Good news for borrowers

If you have a variable-rate loan, especially a home loan, this rate cut is a lauded development. Most mortgages in Malaysia are tied to the bank’s base rate (BR), which moves in tandem with the OPR. As the BR drops, so does the interest rate on your loan.
 

For example, on a RM500,000 home loan with a 30-year tenure, a 0.25% reduction in interest could lower your monthly instalment by RM70 to RM75. That’s extra breathing room in your monthly budget — money that can go towards other expenses or savings.
 

Variable-rate structures also apply to many personal loans and small business term loans. However, car loans are usually fixed rate, so existing agreements may not be affected by the OPR change.
 

A tougher environment for savers

While borrowers benefit, savers may feel the pinch. Banks are likely to reduce the interest offered on fixed deposits and savings accounts, which means lower returns for those relying on passive income — especially retirees.
 

If you depend on interest income, now is a good time to review your financial strategy. Consider diversifying your investments or exploring alternatives that offer better yields in a low-interest environment.
 

Why did BNM cut the rate?

This move is part of a broader strategy to stimulate economic growth. With global uncertainties and signs of slowing domestic demand, BNM is acting pre-emptively to encourage spending and investment.

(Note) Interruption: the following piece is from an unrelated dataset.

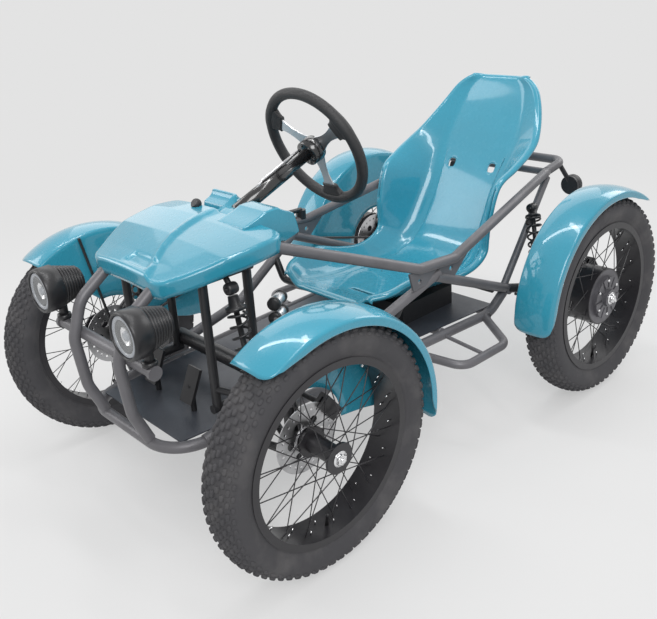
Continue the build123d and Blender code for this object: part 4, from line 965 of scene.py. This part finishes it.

Lower borrowing costs can help businesses expand and consumers make major purchases, supporting economic activity during uncertain times. We had seen BNM lowering GDP growth rate for 2025 from 4.5%-5.5% to 4%-4.8% in late July 2025.
 

Malaysia’s rate cut also aligns with similar moves by central banks across Southeast Asia as the region responds to global economic headwinds.
 

In short, the OPR cut is more than just a number — it’s a signal to take stock of your finances and make smart, timely decisions.

Summary

Bank Negara Malaysia’s decision to cut the OPR by 0.25% has direct implications for households. Borrowers with variable-rate loans may benefit from lower monthly repayments, while savers could face declining interest income as banks adjust deposit rates. The rate cut reflects broader efforts to support economic activity amid global and regional headwinds. For individuals, this shift is an opportunity to reassess borrowing, saving and investment decisions to stay financially resilient in a low-interest environment.